### WHAT IS NEEDED
Using the records that appear below, write out exactly the lines from the one with "return revolve(section.sketch, axis=Axis.Z)" through the one with "obj.matrix_world = world", keeping both end lines.

### DATA ROWS
──────
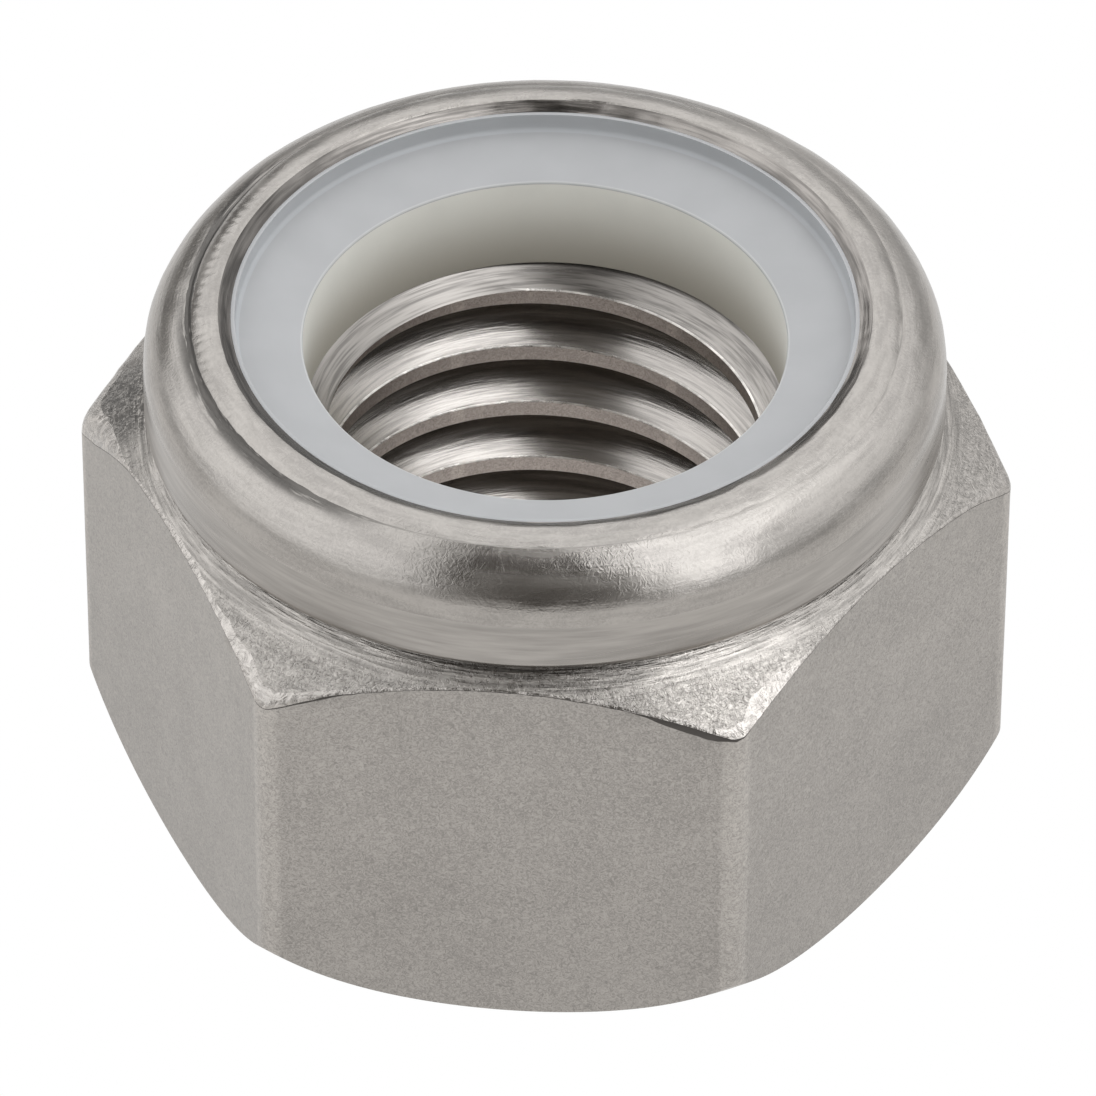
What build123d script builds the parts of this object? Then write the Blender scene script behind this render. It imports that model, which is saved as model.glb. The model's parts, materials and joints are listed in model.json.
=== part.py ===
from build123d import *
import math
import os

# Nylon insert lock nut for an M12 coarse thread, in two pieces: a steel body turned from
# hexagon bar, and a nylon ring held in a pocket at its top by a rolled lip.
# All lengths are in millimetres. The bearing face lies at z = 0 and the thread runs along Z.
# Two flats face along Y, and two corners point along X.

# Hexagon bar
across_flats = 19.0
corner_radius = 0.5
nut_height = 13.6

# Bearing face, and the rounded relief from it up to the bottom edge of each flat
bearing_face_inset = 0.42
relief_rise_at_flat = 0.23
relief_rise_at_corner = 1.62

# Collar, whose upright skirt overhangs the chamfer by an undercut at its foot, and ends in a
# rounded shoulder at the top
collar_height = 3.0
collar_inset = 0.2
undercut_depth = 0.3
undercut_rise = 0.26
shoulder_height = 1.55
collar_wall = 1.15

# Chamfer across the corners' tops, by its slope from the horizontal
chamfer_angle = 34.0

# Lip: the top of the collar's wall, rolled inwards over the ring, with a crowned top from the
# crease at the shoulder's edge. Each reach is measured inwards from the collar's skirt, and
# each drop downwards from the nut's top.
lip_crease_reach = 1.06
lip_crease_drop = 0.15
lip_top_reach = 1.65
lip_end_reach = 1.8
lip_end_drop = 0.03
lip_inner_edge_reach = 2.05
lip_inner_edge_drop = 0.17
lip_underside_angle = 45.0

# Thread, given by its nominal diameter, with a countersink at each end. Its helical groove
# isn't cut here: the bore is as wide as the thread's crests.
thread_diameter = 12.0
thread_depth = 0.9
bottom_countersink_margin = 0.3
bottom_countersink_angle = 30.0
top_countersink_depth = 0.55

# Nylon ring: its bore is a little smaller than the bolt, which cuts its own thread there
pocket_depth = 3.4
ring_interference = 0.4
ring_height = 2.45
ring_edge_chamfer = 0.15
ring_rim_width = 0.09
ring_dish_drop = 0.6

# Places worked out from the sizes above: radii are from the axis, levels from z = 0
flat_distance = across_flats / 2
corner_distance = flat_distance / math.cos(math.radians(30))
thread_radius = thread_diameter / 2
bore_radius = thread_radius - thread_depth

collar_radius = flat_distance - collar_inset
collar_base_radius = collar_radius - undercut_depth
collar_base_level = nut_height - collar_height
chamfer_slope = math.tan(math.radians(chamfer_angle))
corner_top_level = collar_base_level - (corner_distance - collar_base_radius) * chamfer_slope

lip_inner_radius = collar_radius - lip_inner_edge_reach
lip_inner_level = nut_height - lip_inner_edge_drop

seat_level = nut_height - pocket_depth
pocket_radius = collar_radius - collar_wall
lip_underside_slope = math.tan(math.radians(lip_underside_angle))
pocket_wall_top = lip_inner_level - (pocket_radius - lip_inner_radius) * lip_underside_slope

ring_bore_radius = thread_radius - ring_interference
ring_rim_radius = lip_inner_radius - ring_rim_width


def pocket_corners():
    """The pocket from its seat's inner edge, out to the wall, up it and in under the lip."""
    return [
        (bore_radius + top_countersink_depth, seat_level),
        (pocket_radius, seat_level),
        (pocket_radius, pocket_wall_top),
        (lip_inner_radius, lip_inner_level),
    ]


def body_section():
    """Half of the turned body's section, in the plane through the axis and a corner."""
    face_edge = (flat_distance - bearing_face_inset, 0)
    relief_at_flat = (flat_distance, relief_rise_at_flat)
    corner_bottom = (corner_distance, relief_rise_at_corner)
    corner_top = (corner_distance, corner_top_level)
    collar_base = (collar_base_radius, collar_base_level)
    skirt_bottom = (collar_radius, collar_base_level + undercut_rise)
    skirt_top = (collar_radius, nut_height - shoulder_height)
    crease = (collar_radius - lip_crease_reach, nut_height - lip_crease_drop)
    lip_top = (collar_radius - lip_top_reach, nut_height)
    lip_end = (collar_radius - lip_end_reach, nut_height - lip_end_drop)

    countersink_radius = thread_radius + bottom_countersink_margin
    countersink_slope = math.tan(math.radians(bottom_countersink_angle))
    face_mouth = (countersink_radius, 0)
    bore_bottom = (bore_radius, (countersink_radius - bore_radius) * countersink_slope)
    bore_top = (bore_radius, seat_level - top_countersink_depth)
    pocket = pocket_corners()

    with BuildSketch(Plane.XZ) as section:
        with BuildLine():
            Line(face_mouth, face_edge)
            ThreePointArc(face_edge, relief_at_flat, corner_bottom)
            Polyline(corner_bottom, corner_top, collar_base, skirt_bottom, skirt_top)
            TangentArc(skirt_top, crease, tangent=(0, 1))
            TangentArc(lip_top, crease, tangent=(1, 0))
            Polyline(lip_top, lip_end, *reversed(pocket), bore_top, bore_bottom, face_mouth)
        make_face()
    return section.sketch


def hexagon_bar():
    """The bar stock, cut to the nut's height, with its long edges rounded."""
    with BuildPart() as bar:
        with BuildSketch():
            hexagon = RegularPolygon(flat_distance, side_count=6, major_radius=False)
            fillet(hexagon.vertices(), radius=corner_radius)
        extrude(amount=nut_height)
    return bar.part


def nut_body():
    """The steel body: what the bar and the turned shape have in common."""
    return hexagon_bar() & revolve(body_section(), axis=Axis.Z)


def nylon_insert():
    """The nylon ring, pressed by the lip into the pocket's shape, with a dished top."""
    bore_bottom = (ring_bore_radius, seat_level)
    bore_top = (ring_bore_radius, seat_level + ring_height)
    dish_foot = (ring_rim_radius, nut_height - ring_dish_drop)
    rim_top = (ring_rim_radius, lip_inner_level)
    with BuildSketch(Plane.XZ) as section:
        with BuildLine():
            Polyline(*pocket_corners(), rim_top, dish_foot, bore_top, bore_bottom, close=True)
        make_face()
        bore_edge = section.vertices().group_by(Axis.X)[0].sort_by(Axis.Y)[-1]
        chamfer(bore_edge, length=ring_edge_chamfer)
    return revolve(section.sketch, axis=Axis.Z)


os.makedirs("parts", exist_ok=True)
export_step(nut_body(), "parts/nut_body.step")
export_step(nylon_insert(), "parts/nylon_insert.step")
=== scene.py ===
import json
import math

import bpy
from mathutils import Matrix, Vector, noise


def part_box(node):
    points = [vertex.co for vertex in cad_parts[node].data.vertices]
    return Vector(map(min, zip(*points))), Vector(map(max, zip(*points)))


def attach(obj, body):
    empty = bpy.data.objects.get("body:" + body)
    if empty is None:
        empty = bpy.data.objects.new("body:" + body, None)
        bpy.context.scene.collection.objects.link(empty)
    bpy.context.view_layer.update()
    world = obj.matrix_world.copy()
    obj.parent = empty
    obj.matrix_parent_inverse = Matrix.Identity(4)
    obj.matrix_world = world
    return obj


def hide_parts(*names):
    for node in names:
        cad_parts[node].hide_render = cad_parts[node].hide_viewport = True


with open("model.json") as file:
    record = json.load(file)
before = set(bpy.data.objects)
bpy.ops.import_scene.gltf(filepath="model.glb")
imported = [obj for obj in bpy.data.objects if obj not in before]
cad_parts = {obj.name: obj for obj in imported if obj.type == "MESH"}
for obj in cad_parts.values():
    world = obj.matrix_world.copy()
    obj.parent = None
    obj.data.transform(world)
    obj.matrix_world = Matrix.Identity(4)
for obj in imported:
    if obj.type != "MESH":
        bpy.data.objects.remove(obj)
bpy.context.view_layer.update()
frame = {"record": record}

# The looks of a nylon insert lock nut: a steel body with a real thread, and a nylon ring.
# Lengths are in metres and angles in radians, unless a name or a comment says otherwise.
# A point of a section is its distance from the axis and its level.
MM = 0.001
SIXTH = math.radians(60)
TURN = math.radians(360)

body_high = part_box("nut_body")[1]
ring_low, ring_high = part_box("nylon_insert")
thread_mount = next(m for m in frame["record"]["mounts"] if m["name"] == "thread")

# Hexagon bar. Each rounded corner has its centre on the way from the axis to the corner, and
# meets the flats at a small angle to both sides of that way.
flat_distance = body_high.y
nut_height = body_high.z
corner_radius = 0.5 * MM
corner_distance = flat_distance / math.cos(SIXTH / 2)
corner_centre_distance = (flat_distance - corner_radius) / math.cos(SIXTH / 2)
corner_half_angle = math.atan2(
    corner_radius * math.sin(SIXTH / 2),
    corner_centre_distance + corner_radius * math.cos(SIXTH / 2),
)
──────
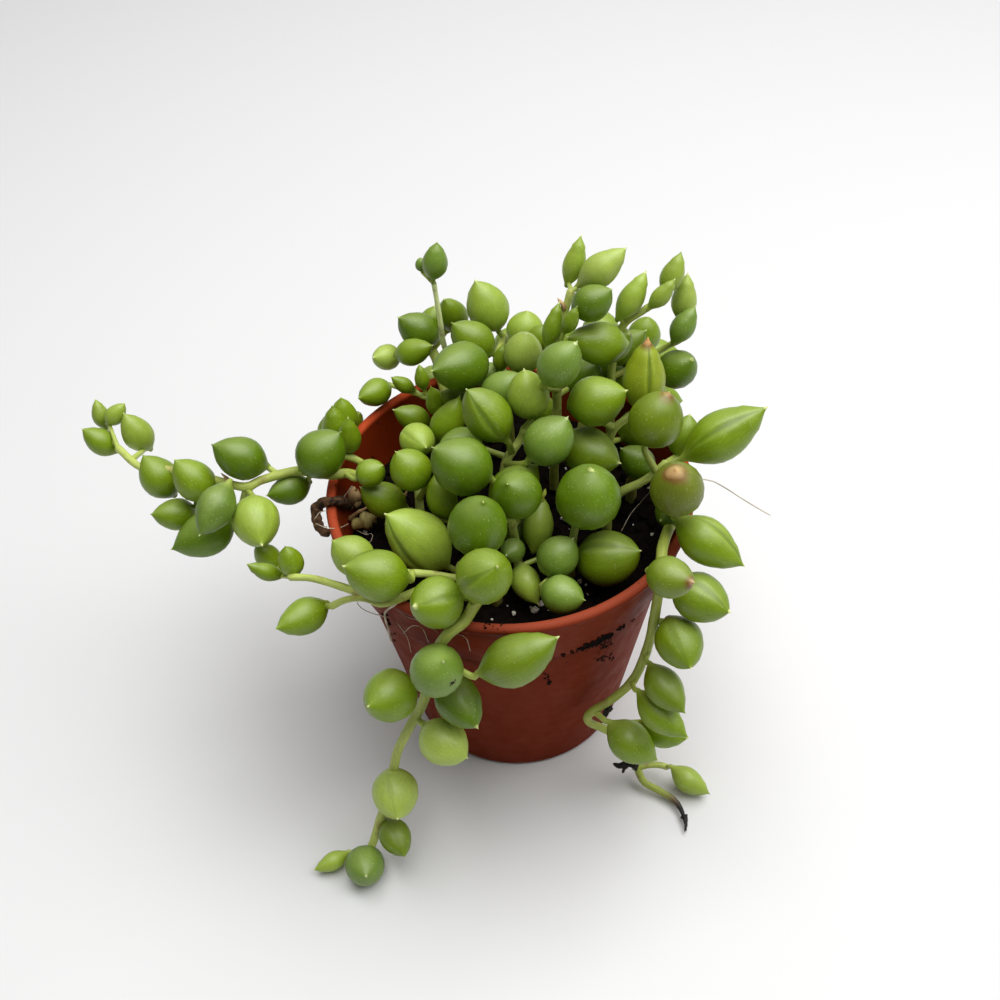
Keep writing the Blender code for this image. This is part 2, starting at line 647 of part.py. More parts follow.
──────
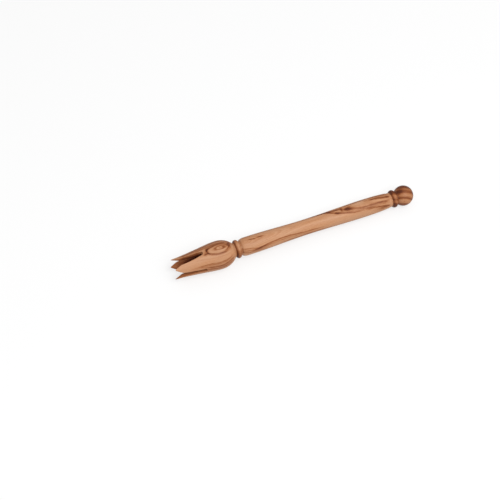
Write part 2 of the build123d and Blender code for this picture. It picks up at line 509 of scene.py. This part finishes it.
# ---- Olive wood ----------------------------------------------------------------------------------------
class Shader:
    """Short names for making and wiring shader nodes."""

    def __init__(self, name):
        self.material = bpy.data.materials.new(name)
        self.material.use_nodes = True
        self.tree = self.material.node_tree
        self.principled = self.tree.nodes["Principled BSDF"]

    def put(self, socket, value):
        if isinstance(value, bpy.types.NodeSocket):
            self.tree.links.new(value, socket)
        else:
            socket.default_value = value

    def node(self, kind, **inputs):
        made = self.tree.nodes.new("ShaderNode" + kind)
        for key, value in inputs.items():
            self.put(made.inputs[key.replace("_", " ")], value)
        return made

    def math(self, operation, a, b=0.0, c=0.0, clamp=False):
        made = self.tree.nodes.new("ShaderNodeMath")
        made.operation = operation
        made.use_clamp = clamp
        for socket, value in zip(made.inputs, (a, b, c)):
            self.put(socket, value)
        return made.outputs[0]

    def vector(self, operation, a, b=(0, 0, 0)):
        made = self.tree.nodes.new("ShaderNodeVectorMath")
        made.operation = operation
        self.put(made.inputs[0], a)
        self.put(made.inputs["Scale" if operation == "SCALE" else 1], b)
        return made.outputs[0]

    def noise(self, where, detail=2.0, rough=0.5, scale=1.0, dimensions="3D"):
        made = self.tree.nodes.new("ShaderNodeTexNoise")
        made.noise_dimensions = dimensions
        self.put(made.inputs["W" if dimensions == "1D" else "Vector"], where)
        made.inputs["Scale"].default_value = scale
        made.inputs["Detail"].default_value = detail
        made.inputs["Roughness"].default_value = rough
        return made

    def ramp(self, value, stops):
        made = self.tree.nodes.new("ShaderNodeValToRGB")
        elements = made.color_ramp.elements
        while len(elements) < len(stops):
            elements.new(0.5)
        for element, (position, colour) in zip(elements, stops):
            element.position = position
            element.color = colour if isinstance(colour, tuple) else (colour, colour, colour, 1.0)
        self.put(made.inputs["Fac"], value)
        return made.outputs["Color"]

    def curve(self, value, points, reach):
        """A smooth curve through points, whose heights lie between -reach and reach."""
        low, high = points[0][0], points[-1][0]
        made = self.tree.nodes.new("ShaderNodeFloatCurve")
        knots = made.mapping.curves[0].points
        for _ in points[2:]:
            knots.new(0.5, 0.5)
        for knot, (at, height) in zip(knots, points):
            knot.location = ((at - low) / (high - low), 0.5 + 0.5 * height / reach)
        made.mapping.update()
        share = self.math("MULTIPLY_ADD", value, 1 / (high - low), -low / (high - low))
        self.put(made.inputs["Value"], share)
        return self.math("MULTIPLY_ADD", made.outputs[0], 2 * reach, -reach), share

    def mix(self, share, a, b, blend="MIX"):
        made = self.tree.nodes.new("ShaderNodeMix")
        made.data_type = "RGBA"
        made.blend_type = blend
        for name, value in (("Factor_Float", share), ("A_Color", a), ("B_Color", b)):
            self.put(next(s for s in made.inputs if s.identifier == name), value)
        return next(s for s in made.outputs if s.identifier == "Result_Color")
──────
### RESPONSE
    return revolve(section.sketch, axis=Axis.Z)


os.makedirs("parts", exist_ok=True)
export_step(nut_body(), "parts/nut_body.step")
export_step(nylon_insert(), "parts/nylon_insert.step")
=== scene.py ===
import json
import math

import bpy
from mathutils import Matrix, Vector, noise


def part_box(node):
    points = [vertex.co for vertex in cad_parts[node].data.vertices]
    return Vector(map(min, zip(*points))), Vector(map(max, zip(*points)))


def attach(obj, body):
    empty = bpy.data.objects.get("body:" + body)
    if empty is None:
        empty = bpy.data.objects.new("body:" + body, None)
        bpy.context.scene.collection.objects.link(empty)
    bpy.context.view_layer.update()
    world = obj.matrix_world.copy()
    obj.parent = empty
    obj.matrix_parent_inverse = Matrix.Identity(4)
    obj.matrix_world = world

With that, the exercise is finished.